Finding a Bible study that is engaging for a kindergarten student
and yet still challenging for an 8th grader is not an easy task.
However, many families desire to have Bible study times together
and Bible Classes for Students has taken this into account. They
have created an excellent study on the Gospel of Matthew that all
ages can appreciate. Granted, there is much that will go over the
heads of younger students, but there is plenty to be grasped as
Each day's lesson begins with a reading of a chapter (or portion
of a chapter) of the book of Matthew. The study provides questions
and guidance through the chapter that correspond directly to God's
Word. The study does not delve into opinions or feelings about
Scripture; it explores Scripture, pure and simple. There are fill-in-the-blank
sections taken directly from verses read as well as open-ended
questions that, again, refer directly to Scripture.

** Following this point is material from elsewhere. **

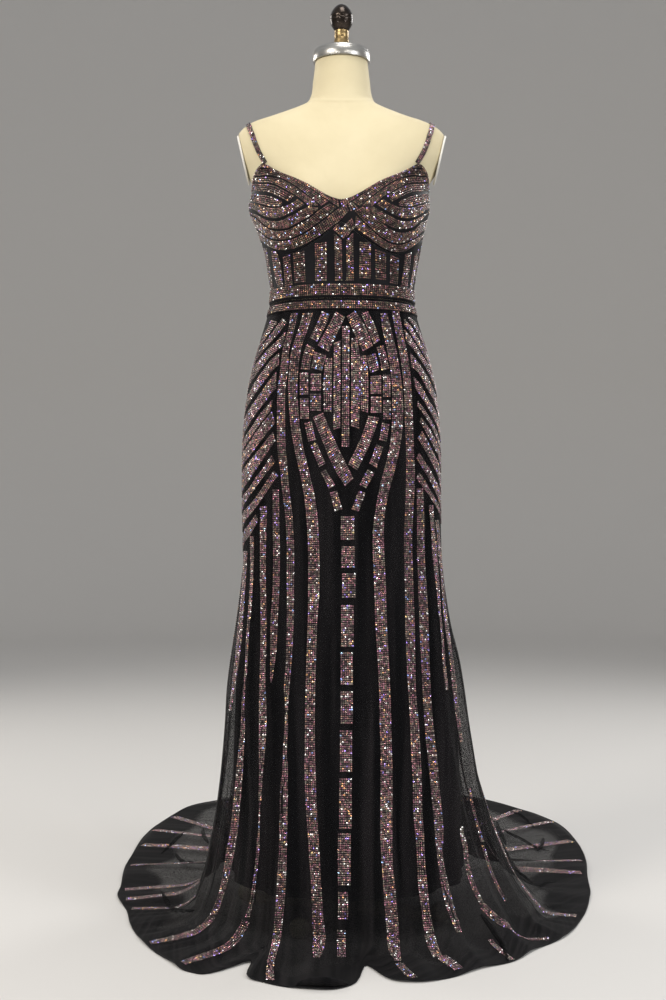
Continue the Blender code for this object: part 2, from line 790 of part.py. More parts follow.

Students are encouraged to take note of keywords in the chapters
and even to compare Bible verses with other Bible verses. Occasionally,
students are asked to use some conjecture on a verse in order to
explore the meaning behind it, such as in chapter 8 when students
are asked, "Why does Matthew tell us that Peter's mother began
to serve Jesus right after he healed her? Can someone normally
do this after being sick?" No, the verses don't tell us the why ,
but answering the question doesn't require opinionated speculation,
just logical thought.
At the very beginning of the study, before the chapters begin,
there are a few pages that help students get a bigger picture of
the book of Matthew. These include a listing of all of the books
of the Bible with labels describing how they fit together, samples
of verses in original Greek for students to try to decode, and
a chart comparing Matthew to the other gospels.
Each lesson is made up almost entirely of questions. These help
foster a deeper understanding of the Scriptures as well as family
discussions. The study also includes photographs and maps throughout
the text, with occasional map work to help students better understand
the setting. Annotated study boxes in the margins offer explanations
and definitions. For example, one box explains the difference between
the Sadducees and Pharisees. Another offers definitions for "leper," while
another explains where Canaanites came from.
There are 28 chapters in the book of Matthew, and the lessons
generally correspond to these. Chapter 4 has a natural breaking
point at verse 12. Many chapters provide a comfortable one-day
lesson that can easily be completed within a half an hour or less.
Some could be combined if families wanted to do more than one chapter
per day. Some Bible chapters are longer and might be easier to
spread over several days rather than one. In this way, the study
will take roughly 28 to 40 days to complete, making it a great
addition to Lent or Advent studies.
The kingdom of God is a major theme in the book of Matthew, which
is broken into two parts: Announcement of the Kingdom and Delaying
of the Kingdom. In Part 1, students study themes of expecting the
kingdom, proclaiming the kingdom, living the kingdom life, and
proof of the kingdom. In Part 2 (beginning in Matthew 11), students
study hostility to the kingdom, rejection of the kingdom, and accomplishment
of the kingdom.
I found this to be an excellent study. I especially appreciate
that it doesn't focus on what students think about God's Word but
rather on what God actually says in His Word. It is a study geared
to thinking and learning for all ages. A rare find!
The study is available on CD and as a digital download.